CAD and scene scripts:
-- BEGIN --
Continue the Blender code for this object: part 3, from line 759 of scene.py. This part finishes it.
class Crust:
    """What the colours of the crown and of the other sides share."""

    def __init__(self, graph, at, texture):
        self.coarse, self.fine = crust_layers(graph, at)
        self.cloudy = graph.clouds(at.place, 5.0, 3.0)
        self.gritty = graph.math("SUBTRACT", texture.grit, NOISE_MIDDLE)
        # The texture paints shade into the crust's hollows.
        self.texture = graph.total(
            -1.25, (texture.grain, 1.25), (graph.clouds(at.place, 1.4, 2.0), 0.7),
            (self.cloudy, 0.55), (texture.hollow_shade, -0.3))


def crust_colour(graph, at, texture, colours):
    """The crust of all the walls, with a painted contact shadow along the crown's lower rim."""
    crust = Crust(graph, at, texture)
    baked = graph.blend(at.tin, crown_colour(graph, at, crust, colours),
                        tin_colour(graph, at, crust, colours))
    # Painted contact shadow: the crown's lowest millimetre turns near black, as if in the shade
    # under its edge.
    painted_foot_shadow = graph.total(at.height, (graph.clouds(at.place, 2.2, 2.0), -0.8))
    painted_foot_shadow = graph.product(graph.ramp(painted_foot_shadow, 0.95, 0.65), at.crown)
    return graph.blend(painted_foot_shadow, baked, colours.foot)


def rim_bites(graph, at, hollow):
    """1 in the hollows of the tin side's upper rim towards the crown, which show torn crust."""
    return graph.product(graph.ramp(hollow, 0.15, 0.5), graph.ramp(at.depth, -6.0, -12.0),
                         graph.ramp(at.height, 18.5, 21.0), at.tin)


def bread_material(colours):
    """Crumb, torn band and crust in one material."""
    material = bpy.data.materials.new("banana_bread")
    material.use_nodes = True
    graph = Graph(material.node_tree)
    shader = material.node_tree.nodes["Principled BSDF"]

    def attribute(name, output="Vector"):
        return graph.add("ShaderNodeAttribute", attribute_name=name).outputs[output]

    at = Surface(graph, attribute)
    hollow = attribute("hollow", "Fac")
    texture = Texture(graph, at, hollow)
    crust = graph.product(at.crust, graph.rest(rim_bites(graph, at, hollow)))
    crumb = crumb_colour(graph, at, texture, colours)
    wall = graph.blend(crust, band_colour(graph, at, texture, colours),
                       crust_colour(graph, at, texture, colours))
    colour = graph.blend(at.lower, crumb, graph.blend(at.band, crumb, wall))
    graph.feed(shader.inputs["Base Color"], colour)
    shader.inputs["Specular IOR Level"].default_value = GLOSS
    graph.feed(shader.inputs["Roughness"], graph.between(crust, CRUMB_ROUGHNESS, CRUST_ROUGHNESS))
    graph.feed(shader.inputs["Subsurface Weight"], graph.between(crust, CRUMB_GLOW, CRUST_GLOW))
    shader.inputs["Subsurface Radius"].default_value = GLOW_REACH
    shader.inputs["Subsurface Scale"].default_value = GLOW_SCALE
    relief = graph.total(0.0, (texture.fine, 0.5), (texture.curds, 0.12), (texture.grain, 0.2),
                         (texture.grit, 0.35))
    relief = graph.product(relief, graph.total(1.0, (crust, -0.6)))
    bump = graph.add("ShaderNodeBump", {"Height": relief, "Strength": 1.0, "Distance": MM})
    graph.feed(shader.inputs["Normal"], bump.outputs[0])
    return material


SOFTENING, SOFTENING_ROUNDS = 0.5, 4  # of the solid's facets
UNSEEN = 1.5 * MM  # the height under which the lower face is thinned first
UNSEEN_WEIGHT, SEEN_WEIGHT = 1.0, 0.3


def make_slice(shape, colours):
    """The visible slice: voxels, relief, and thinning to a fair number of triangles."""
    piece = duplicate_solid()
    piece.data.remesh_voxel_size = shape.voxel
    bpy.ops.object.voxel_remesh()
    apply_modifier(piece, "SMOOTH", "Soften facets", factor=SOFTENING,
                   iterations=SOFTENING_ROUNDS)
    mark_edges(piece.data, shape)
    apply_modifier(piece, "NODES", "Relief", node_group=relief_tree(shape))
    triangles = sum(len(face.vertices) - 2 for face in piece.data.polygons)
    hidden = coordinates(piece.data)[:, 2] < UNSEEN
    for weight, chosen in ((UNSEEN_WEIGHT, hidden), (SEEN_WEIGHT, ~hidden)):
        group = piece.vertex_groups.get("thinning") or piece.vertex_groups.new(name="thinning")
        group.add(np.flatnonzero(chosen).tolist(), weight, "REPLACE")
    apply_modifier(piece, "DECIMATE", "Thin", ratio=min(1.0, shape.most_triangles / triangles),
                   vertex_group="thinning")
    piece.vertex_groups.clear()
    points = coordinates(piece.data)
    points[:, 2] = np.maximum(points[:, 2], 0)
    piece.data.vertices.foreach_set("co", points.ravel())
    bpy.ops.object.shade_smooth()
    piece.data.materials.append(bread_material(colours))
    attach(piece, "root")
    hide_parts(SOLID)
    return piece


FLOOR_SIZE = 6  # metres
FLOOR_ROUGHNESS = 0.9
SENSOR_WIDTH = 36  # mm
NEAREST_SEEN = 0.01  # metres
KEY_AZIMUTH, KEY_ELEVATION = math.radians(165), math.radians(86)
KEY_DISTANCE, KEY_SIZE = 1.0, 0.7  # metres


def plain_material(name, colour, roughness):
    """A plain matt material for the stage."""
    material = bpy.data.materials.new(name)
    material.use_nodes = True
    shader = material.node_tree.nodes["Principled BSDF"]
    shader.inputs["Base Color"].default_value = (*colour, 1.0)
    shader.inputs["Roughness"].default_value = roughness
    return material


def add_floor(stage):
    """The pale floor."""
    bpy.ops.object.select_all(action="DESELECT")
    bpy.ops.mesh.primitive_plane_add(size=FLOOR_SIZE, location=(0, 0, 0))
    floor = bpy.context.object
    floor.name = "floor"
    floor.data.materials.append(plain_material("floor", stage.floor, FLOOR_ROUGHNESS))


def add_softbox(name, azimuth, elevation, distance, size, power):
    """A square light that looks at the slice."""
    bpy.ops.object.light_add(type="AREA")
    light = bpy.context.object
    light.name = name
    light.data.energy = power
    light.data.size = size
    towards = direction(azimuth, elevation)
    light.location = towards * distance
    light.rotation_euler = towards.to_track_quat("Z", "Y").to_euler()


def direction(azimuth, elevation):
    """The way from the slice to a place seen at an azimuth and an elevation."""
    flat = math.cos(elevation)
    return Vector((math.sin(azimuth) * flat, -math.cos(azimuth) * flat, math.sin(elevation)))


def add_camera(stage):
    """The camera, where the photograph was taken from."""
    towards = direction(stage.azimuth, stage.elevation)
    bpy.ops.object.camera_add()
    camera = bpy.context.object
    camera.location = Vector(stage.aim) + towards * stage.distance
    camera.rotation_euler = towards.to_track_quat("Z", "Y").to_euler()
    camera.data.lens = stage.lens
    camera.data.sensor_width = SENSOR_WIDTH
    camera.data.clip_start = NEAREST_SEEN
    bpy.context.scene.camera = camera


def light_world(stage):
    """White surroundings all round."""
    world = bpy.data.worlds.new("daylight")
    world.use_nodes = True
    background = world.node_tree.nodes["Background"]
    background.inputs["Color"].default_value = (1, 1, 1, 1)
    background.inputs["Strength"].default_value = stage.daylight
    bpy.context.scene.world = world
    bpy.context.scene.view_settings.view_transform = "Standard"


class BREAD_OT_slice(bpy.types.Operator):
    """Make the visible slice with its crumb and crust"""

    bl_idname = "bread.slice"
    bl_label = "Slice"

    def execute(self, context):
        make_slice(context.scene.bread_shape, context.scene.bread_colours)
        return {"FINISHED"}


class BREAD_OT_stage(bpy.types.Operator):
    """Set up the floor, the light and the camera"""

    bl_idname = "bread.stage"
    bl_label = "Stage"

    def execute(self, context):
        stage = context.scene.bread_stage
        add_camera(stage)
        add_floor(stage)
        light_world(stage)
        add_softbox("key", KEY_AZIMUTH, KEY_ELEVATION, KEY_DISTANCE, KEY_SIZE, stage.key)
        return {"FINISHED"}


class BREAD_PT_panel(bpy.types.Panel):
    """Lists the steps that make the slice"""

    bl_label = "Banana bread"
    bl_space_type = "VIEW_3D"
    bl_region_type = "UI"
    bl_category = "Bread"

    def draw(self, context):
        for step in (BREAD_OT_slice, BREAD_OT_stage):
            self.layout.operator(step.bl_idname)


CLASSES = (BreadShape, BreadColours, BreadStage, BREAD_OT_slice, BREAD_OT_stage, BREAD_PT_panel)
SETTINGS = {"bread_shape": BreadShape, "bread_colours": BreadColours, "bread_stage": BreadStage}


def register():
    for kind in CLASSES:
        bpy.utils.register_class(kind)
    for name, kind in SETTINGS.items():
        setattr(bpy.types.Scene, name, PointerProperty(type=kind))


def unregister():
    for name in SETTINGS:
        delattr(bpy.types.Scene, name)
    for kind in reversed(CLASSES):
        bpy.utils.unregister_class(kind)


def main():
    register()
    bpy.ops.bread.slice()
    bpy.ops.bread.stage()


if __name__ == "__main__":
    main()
-- END --
-- BEGIN --
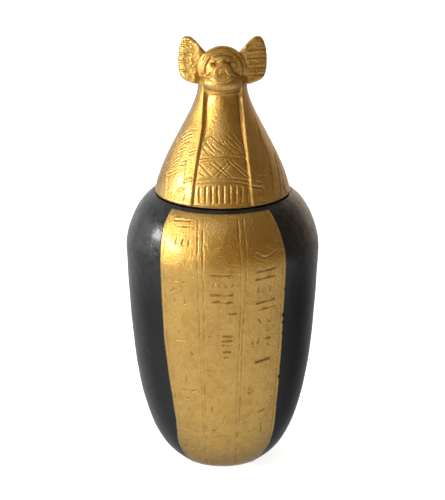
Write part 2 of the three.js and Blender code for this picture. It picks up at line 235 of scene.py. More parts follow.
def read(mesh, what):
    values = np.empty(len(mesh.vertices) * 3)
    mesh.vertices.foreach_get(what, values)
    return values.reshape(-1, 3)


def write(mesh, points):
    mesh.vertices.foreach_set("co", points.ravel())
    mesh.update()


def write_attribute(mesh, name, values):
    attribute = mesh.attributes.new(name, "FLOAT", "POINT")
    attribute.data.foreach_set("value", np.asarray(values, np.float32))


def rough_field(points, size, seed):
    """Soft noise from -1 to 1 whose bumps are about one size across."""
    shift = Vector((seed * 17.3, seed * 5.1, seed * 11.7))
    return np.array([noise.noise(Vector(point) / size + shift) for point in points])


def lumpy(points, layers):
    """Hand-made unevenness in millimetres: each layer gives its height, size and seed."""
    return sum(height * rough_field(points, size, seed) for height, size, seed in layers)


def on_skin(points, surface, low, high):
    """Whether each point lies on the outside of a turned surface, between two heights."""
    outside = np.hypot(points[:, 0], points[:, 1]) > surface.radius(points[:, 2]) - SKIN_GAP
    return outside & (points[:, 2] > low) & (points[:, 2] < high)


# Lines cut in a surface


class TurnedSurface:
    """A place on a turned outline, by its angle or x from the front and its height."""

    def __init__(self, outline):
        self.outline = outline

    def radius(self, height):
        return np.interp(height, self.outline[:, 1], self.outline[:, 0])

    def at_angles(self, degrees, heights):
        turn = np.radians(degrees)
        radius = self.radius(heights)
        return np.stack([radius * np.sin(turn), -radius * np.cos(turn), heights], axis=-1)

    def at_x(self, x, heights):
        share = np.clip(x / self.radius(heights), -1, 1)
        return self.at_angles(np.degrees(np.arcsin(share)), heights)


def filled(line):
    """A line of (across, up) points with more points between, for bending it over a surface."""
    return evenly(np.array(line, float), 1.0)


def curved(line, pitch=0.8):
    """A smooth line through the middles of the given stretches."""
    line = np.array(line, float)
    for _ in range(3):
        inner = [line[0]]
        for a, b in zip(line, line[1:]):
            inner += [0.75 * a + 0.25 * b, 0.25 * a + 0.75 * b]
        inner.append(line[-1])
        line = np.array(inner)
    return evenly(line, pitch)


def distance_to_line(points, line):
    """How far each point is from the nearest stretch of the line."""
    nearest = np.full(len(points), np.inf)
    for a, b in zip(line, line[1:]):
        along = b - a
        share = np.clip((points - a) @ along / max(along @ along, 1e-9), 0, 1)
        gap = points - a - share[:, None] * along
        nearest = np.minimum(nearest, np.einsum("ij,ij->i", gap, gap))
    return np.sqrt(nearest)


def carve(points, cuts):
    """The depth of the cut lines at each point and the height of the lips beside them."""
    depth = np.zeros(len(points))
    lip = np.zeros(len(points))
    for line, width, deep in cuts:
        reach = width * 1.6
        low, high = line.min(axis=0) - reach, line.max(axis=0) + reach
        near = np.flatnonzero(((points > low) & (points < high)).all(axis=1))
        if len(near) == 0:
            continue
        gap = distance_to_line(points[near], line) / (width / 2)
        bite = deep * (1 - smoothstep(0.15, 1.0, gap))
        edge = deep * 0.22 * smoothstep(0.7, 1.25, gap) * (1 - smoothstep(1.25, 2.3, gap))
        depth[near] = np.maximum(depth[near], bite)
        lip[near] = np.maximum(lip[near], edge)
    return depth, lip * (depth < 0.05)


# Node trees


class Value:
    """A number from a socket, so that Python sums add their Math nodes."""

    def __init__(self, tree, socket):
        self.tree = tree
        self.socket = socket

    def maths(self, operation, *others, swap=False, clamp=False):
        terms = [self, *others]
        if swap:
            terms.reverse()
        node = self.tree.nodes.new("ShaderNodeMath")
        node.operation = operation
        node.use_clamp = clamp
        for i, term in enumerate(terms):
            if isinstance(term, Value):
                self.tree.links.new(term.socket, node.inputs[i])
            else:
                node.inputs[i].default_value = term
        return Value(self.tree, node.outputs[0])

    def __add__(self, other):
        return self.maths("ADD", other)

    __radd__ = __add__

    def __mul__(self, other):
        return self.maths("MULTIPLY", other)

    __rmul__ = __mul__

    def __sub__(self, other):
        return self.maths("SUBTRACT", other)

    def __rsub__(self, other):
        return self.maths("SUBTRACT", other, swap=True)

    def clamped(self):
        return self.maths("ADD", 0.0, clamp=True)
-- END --
TO BE DONE. Of the entries listed above, reproduce only the lines starting at the line containing "Write part 2" and ending at the line containing "return np.interp(height, self.outline[:, 1], self.outline[:, 0])". Include both, exactly as they stand.

EXERCISE SOLUTION.
Write part 2 of the three.js and Blender code for this picture. It picks up at line 235 of scene.py. More parts follow.
def read(mesh, what):
    values = np.empty(len(mesh.vertices) * 3)
    mesh.vertices.foreach_get(what, values)
    return values.reshape(-1, 3)


def write(mesh, points):
    mesh.vertices.foreach_set("co", points.ravel())
    mesh.update()


def write_attribute(mesh, name, values):
    attribute = mesh.attributes.new(name, "FLOAT", "POINT")
    attribute.data.foreach_set("value", np.asarray(values, np.float32))


def rough_field(points, size, seed):
    """Soft noise from -1 to 1 whose bumps are about one size across."""
    shift = Vector((seed * 17.3, seed * 5.1, seed * 11.7))
    return np.array([noise.noise(Vector(point) / size + shift) for point in points])


def lumpy(points, layers):
    """Hand-made unevenness in millimetres: each layer gives its height, size and seed."""
    return sum(height * rough_field(points, size, seed) for height, size, seed in layers)


def on_skin(points, surface, low, high):
    """Whether each point lies on the outside of a turned surface, between two heights."""
    outside = np.hypot(points[:, 0], points[:, 1]) > surface.radius(points[:, 2]) - SKIN_GAP
    return outside & (points[:, 2] > low) & (points[:, 2] < high)


# Lines cut in a surface


class TurnedSurface:
    """A place on a turned outline, by its angle or x from the front and its height."""

    def __init__(self, outline):
        self.outline = outline

    def radius(self, height):
        return np.interp(height, self.outline[:, 1], self.outline[:, 0])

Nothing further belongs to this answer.